**SET TASK**: Answer with a single number: how many lines in the listing below include "joints"?

**PROVIDED MATERIAL**:
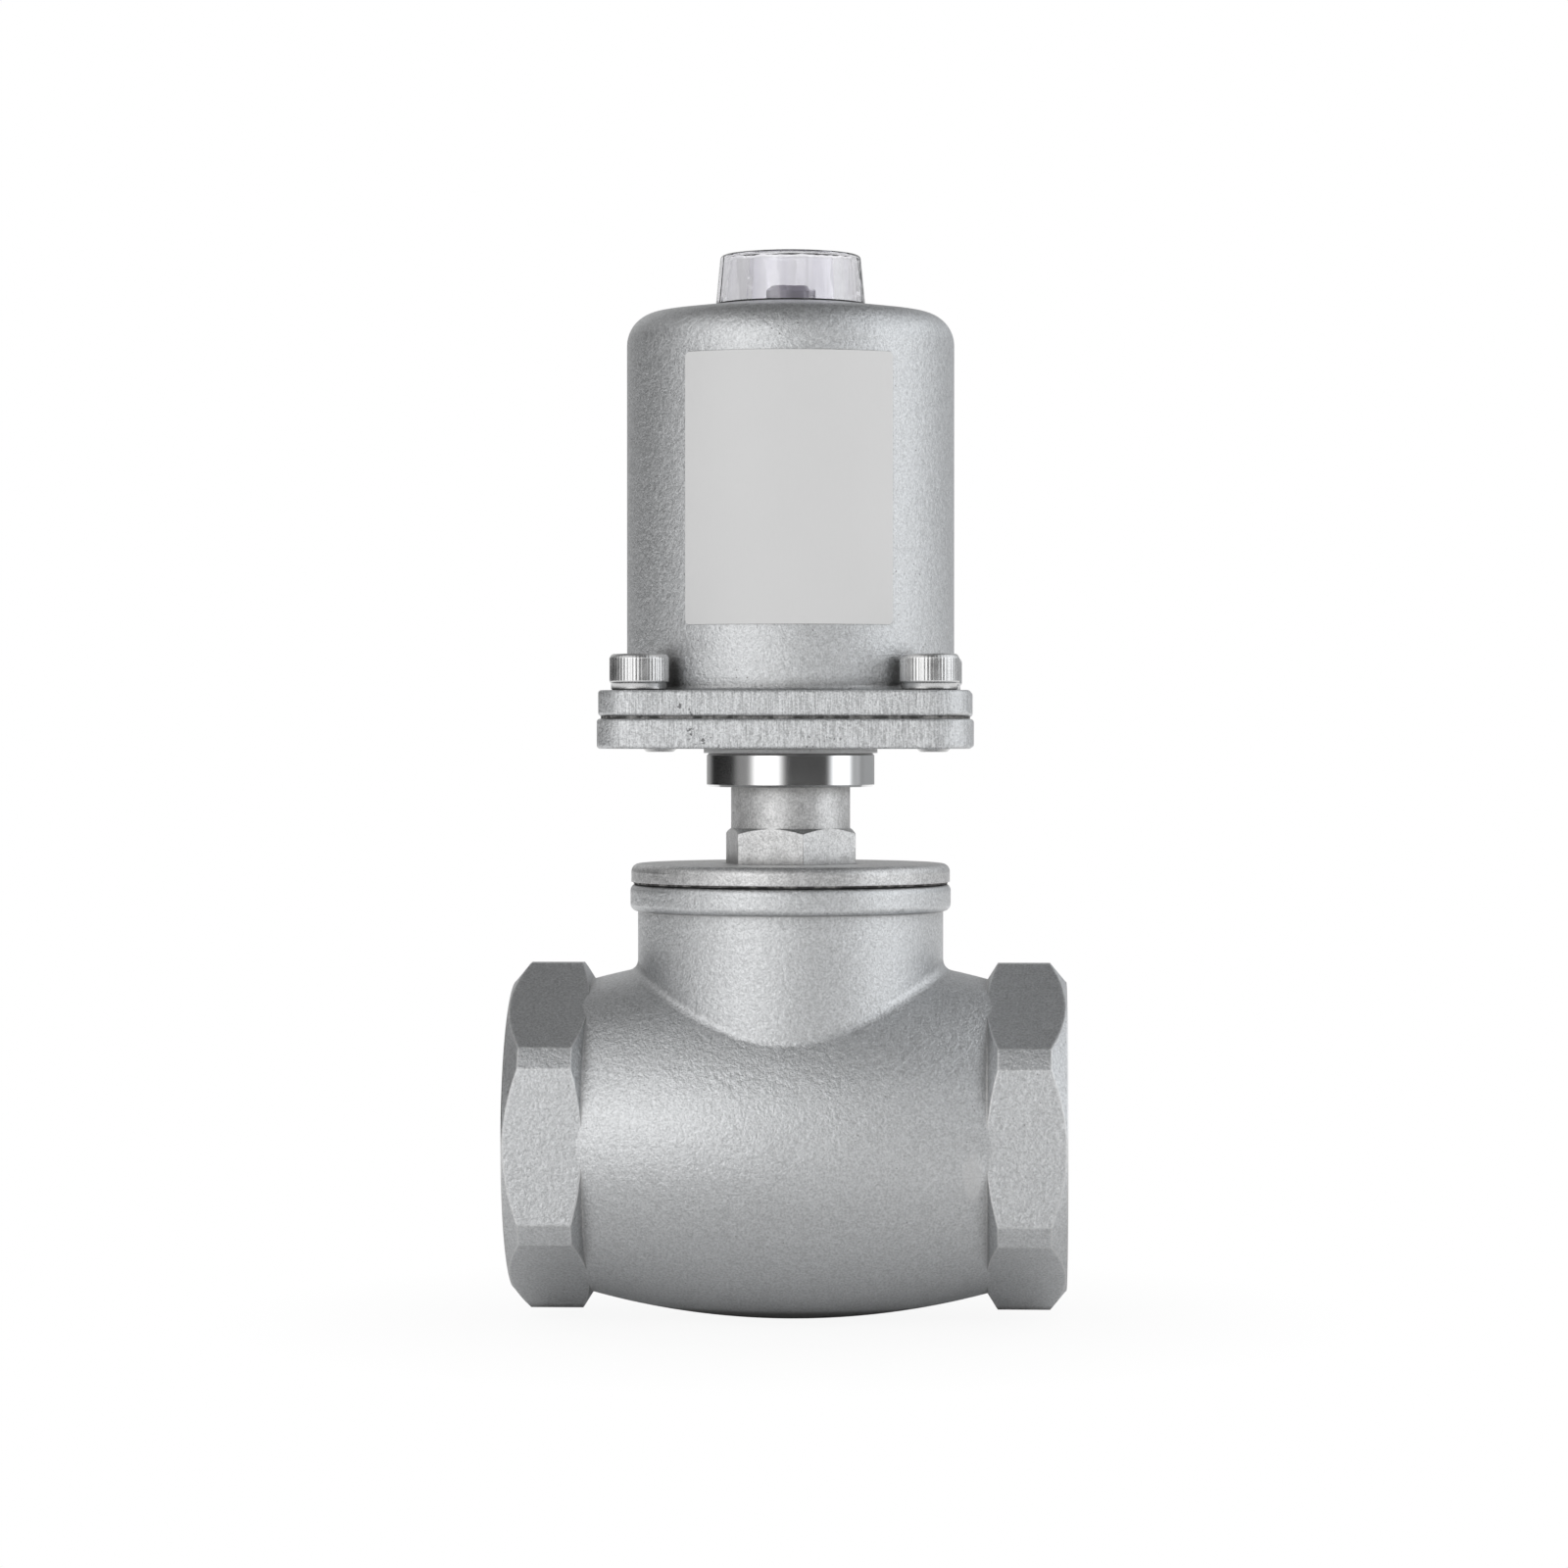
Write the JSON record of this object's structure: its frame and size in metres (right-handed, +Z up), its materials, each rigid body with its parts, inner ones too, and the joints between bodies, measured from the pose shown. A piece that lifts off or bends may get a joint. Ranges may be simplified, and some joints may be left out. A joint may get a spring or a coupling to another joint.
{
  "type": "pneumatic globe seat valve",
  "caption": "Straight stainless globe seat valve with threaded hexagon ends and a spring-return piston actuator with a clear indicator cap.",
  "frame": {"origin": "centre of the inlet port's mouth, on the pipe axis", "axes": "+X along the pipe axis in the flow direction, +Z up along the stem, +Y to the side of the air ports"},
  "size_m": [0.125, 0.0855, 0.2417],
  "materials": {
    "cast_steel": "bead-blasted stainless casting, satin",
    "cast_flange": "bead-blasted stainless casting, finer grain",
    "machined_steel": "turned stainless steel, satin",
    "polished_steel": "mirror-turned stainless steel",
    "screw_steel": "bright stainless screw, knurled head",
    "seal_ptfe": "white fluoropolymer",
    "packing_filled": "carbon-filled fluoropolymer",
    "seal_rubber": "black fluoro rubber",
    "gasket_sheet": "dark grey fibre gasket",
    "spring_steel": "drawn stainless spring wire",
    "piston_aluminium": "turned aluminium",
    "clear_plastic": "clear polycarbonate",
    "bush_plastic": "dark grey acetal",
    "indicator_plastic": "red indicator",
    "label_foil": "blank light grey foil"
  },
  "bodies": {
    "valve": {"valve_body": "cast_steel", "bonnet_gasket": "gasket_sheet", "bonnet": "machined_steel", "guide_bush": "packing_filled", "packing_spring": "spring_steel", "packing_lower_support": "machined_steel", "packing_ring_1": "seal_ptfe", "packing_ring_2": "packing_filled", "packing_ring_3": "seal_ptfe", "packing_ring_4": "packing_filled", "packing_upper_support": "machined_steel", "coupling_ring": "polished_steel", "thrust_washer": "seal_ptfe", "spigot_nut": "machined_steel", "spigot_seal": "seal_rubber", "rod_seal": "seal_rubber"},
    "actuator": {"actuator_base": "cast_flange", "flange_gasket": "gasket_sheet", "actuator_cylinder": "cast_flange", "flange_screws": "screw_steel", "indicator_bush": "bush_plastic", "indicator_cap": "clear_plastic", "cap_gasket": "seal_rubber", "return_spring": "spring_steel"},
    "stem_group": {"stem": "machined_steel", "disc": "machined_steel", "disc_seal": "seal_ptfe", "seal_retainer": "machined_steel", "disc_nut": "machined_steel", "piston": "piston_aluminium", "piston_seal": "seal_rubber", "piston_guide_band": "packing_filled", "piston_washer": "machined_steel", "piston_nut": "machined_steel", "indicator_rod": "indicator_plastic"}
  },
  "joints": [
    {"name": "stem_lift", "type": "slide", "parent": "valve", "child": "stem_group", "axis": [0, 0, 1], "range_m": [0, 0.0125], "stiffness_N_per_m": 9000, "springref_m": -0.03, "deforming": ["return_spring"]},
    {"name": "actuator_swivel", "type": "hinge", "parent": "valve", "child": "actuator", "pos_m": [0.0625, 0, 0.0867], "axis": [0, 0, 1], "continuous": true}
  ]
}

**PROBLEM SOLUTION**: 2